Implementation steps

Step 1: Access the Digital Archive
The first step is for the learner or educator to access the Period 5 online platform. Since the innovation is completely online and open for anybody to join, the target group should start by browsing the archive of 20 recorded episodes to find a topic that resonates with their current interests or challenges.
Step 2: Engage with a "Peer-Led Case Study"
Instead of passive listening, users are encouraged to treat each 15-25 minute episode as a living case study. Learners should identify the specific technical hurdles or unglamorous mechanics discussed by the guest—such as overcoming coding failures or navigating cultural barriers—and reflect on how those resilience strategies apply to their own work.
Step 3: Host a Deep-Listening Session (For Educators)
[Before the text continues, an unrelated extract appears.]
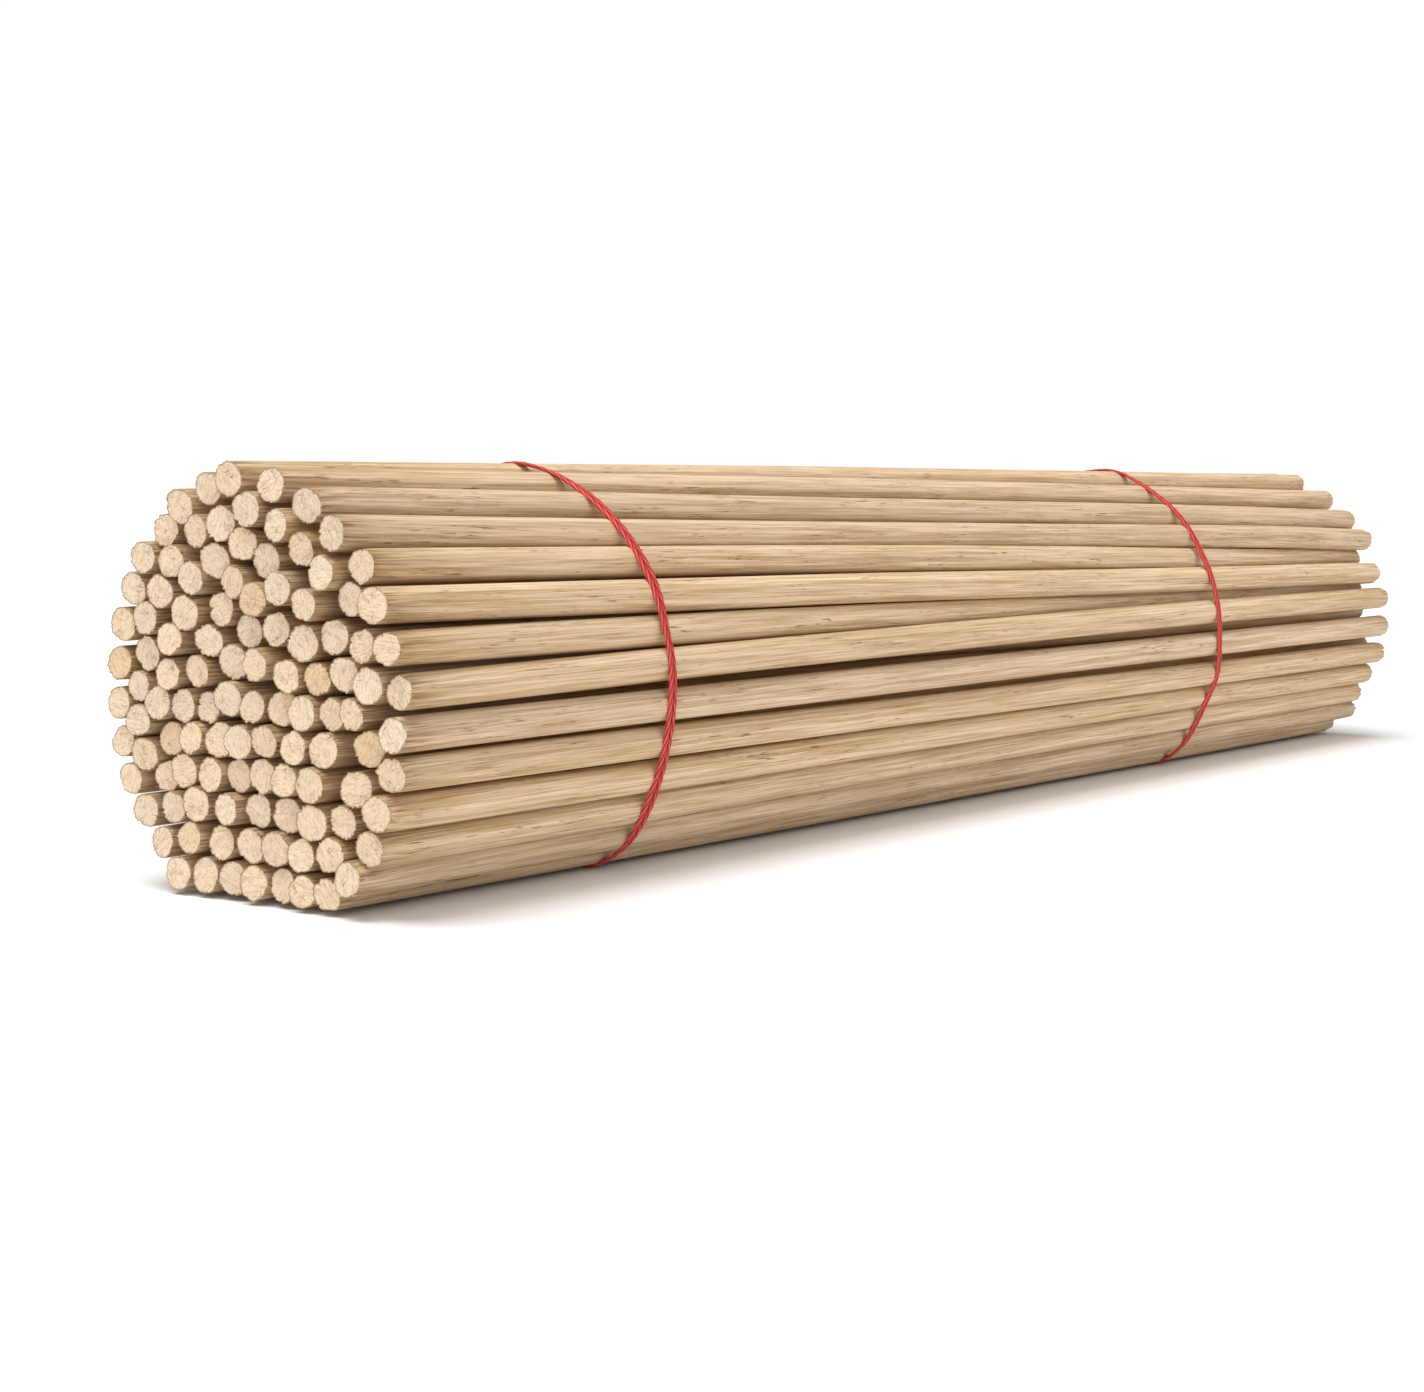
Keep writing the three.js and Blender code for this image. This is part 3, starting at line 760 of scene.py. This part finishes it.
# %% The peeled sides
SIDE_LIGHT = (0.830, 0.655, 0.465)
SIDE_DARK = (0.430, 0.264, 0.118)
SIDE_PORE = (0.190, 0.100, 0.045)
# Painted shade: the colour that multiplies the sides deep in the bundle.
PAINTED_GAP_SHADE = (0.68, 0.54, 0.36)
SIDE_STREAKS, SIDE_BANDS, SIDE_NEAR_CUT = 0.66, 0.26, 0.28
DASH_STRENGTH, SPLIT_STRENGTH = 0.8, 0.8
SPLIT_HEIGHT = 1.2
SIDE_ROUGHNESS = (0.52, 0.72)
SIDE_BUMP = 0.08 * MM


def side_material():
    """Light wood with darker streaks, sparse dark dashes, darker splits near each cut, and painted
    shade that darkens the sides deep inside the bundle.
    """
    material, tree, shader = new_material("peeled wood", 0.62, 0.28)
    places = attribute(tree, "grain", "Vector")
    streaks = placed(tree, streaks_shared, Finer=1.0)
    join(tree, [(places, streaks.inputs["Places"])])
    near_cut = attribute(tree, "near_cut", "Fac")
    fine = maths(tree, "MULTIPLY", streaks.outputs["Streaks"], SIDE_STREAKS)
    broad = maths(tree, "MULTIPLY", streaks.outputs["Bands"], SIDE_BANDS)
    amount = maths(tree, "ADD", fine, broad, clamp=True)
    browner = maths(tree, "MULTIPLY", near_cut, SIDE_NEAR_CUT)
    amount = maths(tree, "ADD", amount, browner, clamp=True)
    colour = mixed(tree, amount, SIDE_LIGHT, SIDE_DARK)
    dashes = maths(tree, "MULTIPLY", streaks.outputs["Dashes"], DASH_STRENGTH)
    colour = mixed(tree, dashes, colour, SIDE_PORE)
    split = stretched_noise(tree, places, **NOISE["split"])
    split = maths(tree, "MULTIPLY", spread_range(tree, split, *SPREAD["split"]), near_cut)
    colour = mixed(tree, maths(tree, "MULTIPLY", split, SPLIT_STRENGTH), colour, SIDE_PORE)
    # Painted shade: the sides deep in the bundle are multiplied towards a darker brown by the
    # inside value.
    colour = mixed(tree, attribute(tree, "inside", "Fac"), colour, PAINTED_GAP_SHADE, "MULTIPLY")
    tone = placed(tree, tone_shared)
    join(tree, [(colour, tone.inputs["Color"]),
                (attribute(tree, "tone", "Vector"), tone.inputs["Tone"]),
                (tone.outputs["Color"], shader.inputs["Base Color"])])
    rough = spread_range(tree, streaks.outputs["Streaks"], 0, 1, *SIDE_ROUGHNESS)
    height = maths(tree, "MULTIPLY", split, SPLIT_HEIGHT)
    height = maths(tree, "SUBTRACT", streaks.outputs["Height"], height)
    join(tree, [(rough, shader.inputs["Roughness"])])
    bumped(tree, shader, height, SIDE_BUMP)
    return material


# %% The cut ends
END_LIGHT = (0.875, 0.710, 0.525)
END_DARK = (0.580, 0.410, 0.255)
END_LINE = (0.270, 0.155, 0.075)
END_SPECKS, END_HATCH = 0.6, 0.5
SCRATCH_STRENGTH = 0.8
SCRATCH_RISE, SCRATCH_FALL = (0.49, 0.505, 0.0, 1.0), (0.505, 0.52, 1.0, 0.0)
ORANGE_TINT = (0.88, 0.70, 0.52)
ORANGE_FROM, ORANGE_FULL, ORANGE_STRENGTH = 0.94, 0.97, 0.4
# The rim line: partly the cut's own brown edge, partly painted shade between neighbouring ends.
RIM_FROM, RIM_FULL, RIM_STRENGTH = 0.98, 1.06, 0.75
RIM_SPECKS = 0.16
SPECK_HEIGHT, LINE_HEIGHT = 0.6, 0.5
END_BUMP = 0.2 * MM


def end_material():
    """Pale end grain with specks, hatching and a few thin scratches, which lie in a direction of
    their own on each stick. A thin brown line follows the rim, broken by the specks: partly the
    cut's own darker edge and partly painted shade that outlines each end against its neighbours.
    About one end in twenty is more orange."""
    material, tree, shader = new_material("cut wood", 0.85, 0.15)
    places = attribute(tree, "grain", "Vector")
    tone = attribute(tree, "tone", "Vector")
    specks = stretched_noise(tree, places, **NOISE["specks"])
    blotch = stretched_noise(tree, places, **NOISE["blotch"])
    parts = tree.nodes.new("ShaderNodeSeparateXYZ")
    turned = tree.nodes.new("ShaderNodeVectorRotate")
    turned.rotation_type = "X_AXIS"
    join(tree, [(tone, parts.inputs[0]), (places, turned.inputs["Vector"]),
                (maths(tree, "MULTIPLY", parts.outputs[0], 2 * math.pi), turned.inputs["Angle"])])
    hatch = stretched_noise(tree, turned.outputs[0], **NOISE["hatch"])
    scratch = stretched_noise(tree, turned.outputs[0], **NOISE["scratch"])
    line = spread_range(tree, scratch, *SCRATCH_RISE)
    line = maths(tree, "MULTIPLY", line, spread_range(tree, scratch, *SCRATCH_FALL))
    line = maths(tree, "MULTIPLY", line, spread_range(tree, blotch, *SPREAD["blotch"]))
    darker = maths(tree, "MULTIPLY", spread_range(tree, specks, *SPREAD["specks"]), END_SPECKS)
    hatched = maths(tree, "MULTIPLY", spread_range(tree, hatch, *SPREAD["hatch"]), END_HATCH)
    colour = mixed(tree, maths(tree, "ADD", darker, hatched, clamp=True), END_LIGHT, END_DARK)
    colour = mixed(tree, maths(tree, "MULTIPLY", line, SCRATCH_STRENGTH), colour, END_LINE)
    orange = spread_range(tree, parts.outputs[2], ORANGE_FROM, ORANGE_FULL, 0.0, ORANGE_STRENGTH)
    colour = mixed(tree, orange, colour, ORANGE_TINT, "MULTIPLY")
    broken = maths(tree, "MULTIPLY", specks, RIM_SPECKS)
    rim = maths(tree, "ADD", attribute(tree, "rim", "Fac"), broken)
    # Partly the cut's own brown edge and partly painted shade that outlines each end.
    rim_line_and_shade = spread_range(tree, rim, RIM_FROM, RIM_FULL, 0.0, RIM_STRENGTH)
    colour = mixed(tree, rim_line_and_shade, colour, END_LINE)
    shift = placed(tree, tone_shared)
    join(tree, [(colour, shift.inputs["Color"]), (tone, shift.inputs["Tone"]),
                (shift.outputs["Color"], shader.inputs["Base Color"])])
    height = maths(tree, "MULTIPLY", specks, -SPECK_HEIGHT)
    height = maths(tree, "SUBTRACT", height, maths(tree, "MULTIPLY", line, LINE_HEIGHT))
    height = maths(tree, "SUBTRACT", height, maths(tree, "MULTIPLY", hatch, LINE_HEIGHT))
    bumped(tree, shader, height, END_BUMP)
    return material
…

Educators implementing the innovation in a classroom should use an episode to spark critical thinking and deep listening. The step involves playing a segment of an honest, peer-to-peer conversation and then facilitating a discussion where students analyze the "substance" of the change being discussed, moving beyond the "highlight reel" of typical youth leadership.
Step 4: Join the Productive Rebellion
The final step is for the learner to move from listener to contributor. Driven and fearless young changemakers are encouraged to reach out to the platform to share their own perspectives on identity, inequality, or global challenges. By telling their own story, they help scale the innovation and provide a new roadmap for the next student to follow.